The Key to Continuing
That career continues today, but like the respondents to my questionnaire, I would definitely check physical fitness as the most important reason for continuing into my seventies as at least a somewhat competitive athlete. Personal Records? Every time I move into a new five-year age group, I can set Personal Records for that age group. Or set single-year age PRs, for that matter. We define our own goals and levels of success. Although I have won four gold medals in world competition, winning another one hardly seems as important to me now. But I both define and refine my goals from year to year, sometimes from month to month. Another World Masters Championships approaches as I write these words, and with a bit more motivation and some additional training, I might not do too badly. Last year, I was ranked ninth in the world in my main event (the steeplechase), and I know I can do better than that.
It is the intent and purpose of Masters Running to make you a better runner.
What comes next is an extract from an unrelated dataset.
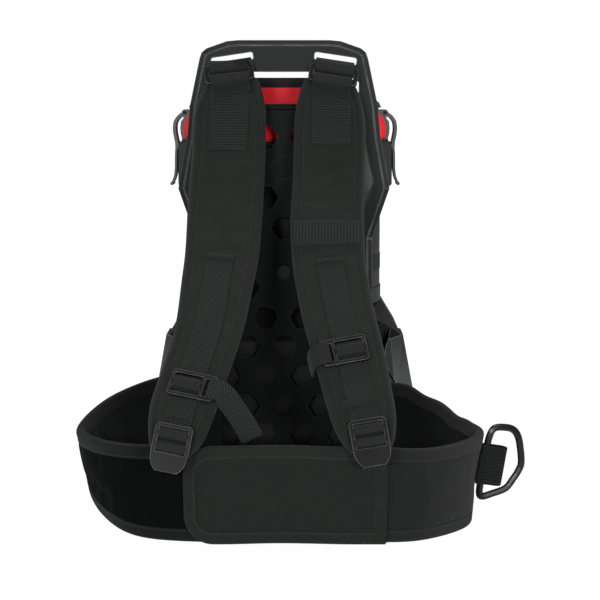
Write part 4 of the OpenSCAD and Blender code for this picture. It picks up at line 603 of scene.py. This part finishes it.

In the pages that follow, I will discuss the running lifestyle and its importance for longevity and overall good health, describing research by doctors such as Ralph S. Paffenbarger, Jr., M.D. and Kenneth H. Cooper, M.D. that suggests that by exercising regularly, we can increase our lifespan from six to nine years and improve the quality of that life. I will describe longitudinal research by exercise scientists such as Michael L. Pollock, Ph.D. and David L. Costill, Ph.D., who followed the careers of not only elite, but non-elite, runners over a period of decades, tracking what health habits allow them to succeed, or cause them to fail. You will learn how to blend rest and recovery with tough training. All the experts suggest that the best way to improve is to add speedwork to your training, but as a masters athlete, should you do it?
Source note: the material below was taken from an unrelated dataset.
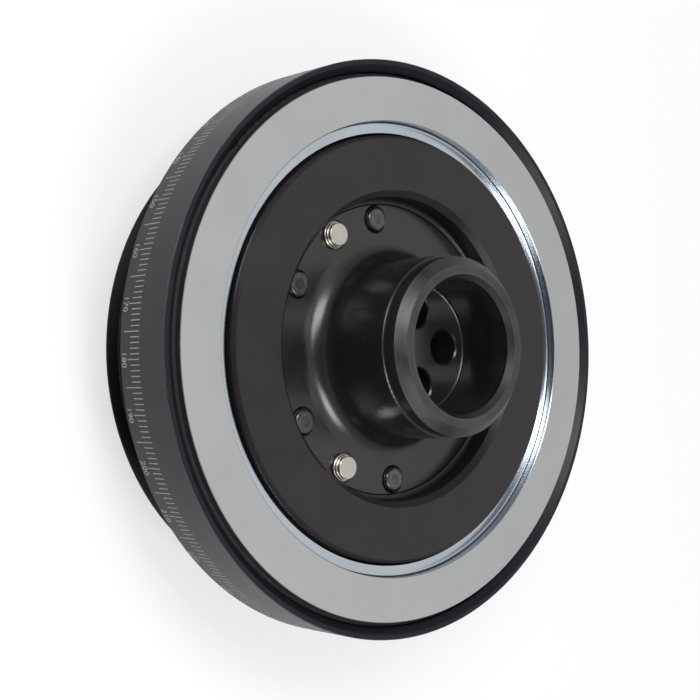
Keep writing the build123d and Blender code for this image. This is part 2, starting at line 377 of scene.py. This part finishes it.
# Low-carbon steel faced on a lathe: an even satin grey whose tool rings are too fine to tell apart.
FACED_STEEL = MachinedFinish(
    name="steel_faced",
    colour="#bebfbf",
    worn_colour="#c6c7c7",
    metallic=1.0,
    roughness=0.34,
    roughness_swing=0.02,
    lay=Lay.TURNED,
    ring_mm=0.3,  # the real rings are 0.1 mm apart, drawn coarser
    relief_mm=0.001,
    patch_mm=26.0,
    patch_share=0.6,
    anisotropy=0.3,
)

# Black-oxide steel, turned and oiled: glossy black with a soft edge to its highlights.
OXIDE_STEEL = MachinedFinish(
    name="steel_black_oxide",
    colour="#171718",
    worn_colour="#1f1f20",
    metallic=0.0,
    roughness=0.25,
    roughness_swing=0.03,
    lay=Lay.TURNED,
    ring_mm=0.5,  # the real rings are 0.1 mm apart, drawn coarser
    relief_mm=0.002,
    patch_share=0.6,
    ior=1.62,
)

# Alloy steel bolts in black oxide: dark, with the lathe's rings on their ends.
BOLT_STEEL = MachinedFinish(
    name="steel_bolt_oxide",
    colour="#3a3a3b",
    worn_colour="#6a6a6c",
    metallic=0.8,
    roughness=0.26,
    roughness_swing=0.08,
    lay=Lay.TURNED,
    ring_mm=0.6,  # the real rings are 0.2 mm apart, drawn coarser and deeper so that they show
    relief_mm=0.08,
    patch_mm=2.5,
)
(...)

And if you cross-train, what are the best alternative activities-from cycling to swimming to walking to pumping iron in the gym-that will make you not only a better competitor, but also a healthier individual? We'll also look into the effect of nutrition on performance and how to both prevent and heal the most common injuries plaguing masters runners. I'll offer examples and anecdotes from my own running career and also from the careers of other masters runners. Finally, both at the end of this book and along the way, I'll be offering tips and training schedules for masters runners, men and women. Our needs do differ from those of younger runners.
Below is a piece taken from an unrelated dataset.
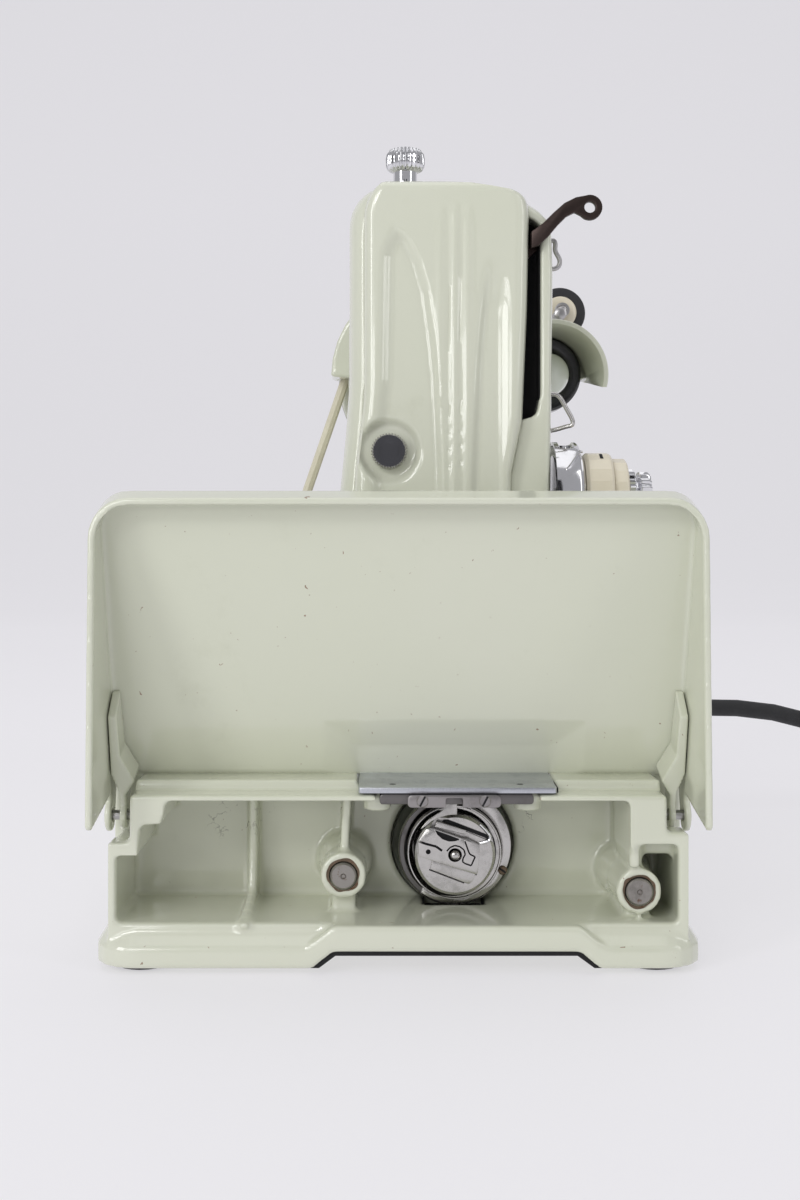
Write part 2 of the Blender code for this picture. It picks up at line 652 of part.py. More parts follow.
def take_up_lever():
    """A flat lever beside the head's front wall, its foot running back through the slot."""
    blade = [(-41.8, 222.9), (-41.8, 218.4), (-45.4, 220.5), (-51.4, 227.1), (-55.0, 229.2)]
    blade += arc((-60.2, 230.5), 3.8, 320, 60, 8)[::-1][:0] + [(-57.2, 228.0)]
    blade += arc((-60.2, 230.5), 3.8, -60, -300, 9)
    blade += [(-53.2, 232.8), (-49.6, 229.8), (-46.0, 226.2)]
    lever = prism("X", blade, -106.6, -104.3)
    lever = cut(lever, prism("X", circle((-60.2, 230.5), 1.6, 12), -110, -100))
    foot = box((-105.0, -44.5, 218.6), (-96.0, -41.8, 222.8))
    inner = prism("X", [(-44.5, 222.8), (-44.5, 218.6), (-30.0, 206.0), (-27.0, 210.0)], -98.4, -96.0)
    return node("take_up_lever", joined(lever, foot, inner), "dark_steel", pivot=(-105.4, -43.2, 220.7))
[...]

This is not the first book I have written for older athletes. In 1977, at the start of the first running boom, I wrote Fitness After Forty, which landed me an interview on the Today Show and became a minor best-seller. It was aimed at a somewhat more general audience than a smaller book I wrote later in 1990: Masters Running Guide. Published by National Masters News, that second book was aimed at a much more specialized audience, those who mostly competed in masters track & field. So much has happened in the sport of running and in the area of longevity since the publication of those first two books that when Rodale Press asked me if I would like to write an entirely new book aimed at the increasing number of older runners, men and women, interested in improving performance and maintaining good health, I was quick to say yes.
This, then, is Masters Running. I know it will help you achieve your goal, whether that goal is succeeding in competition or living as long (and as well) as Duncan MacLean.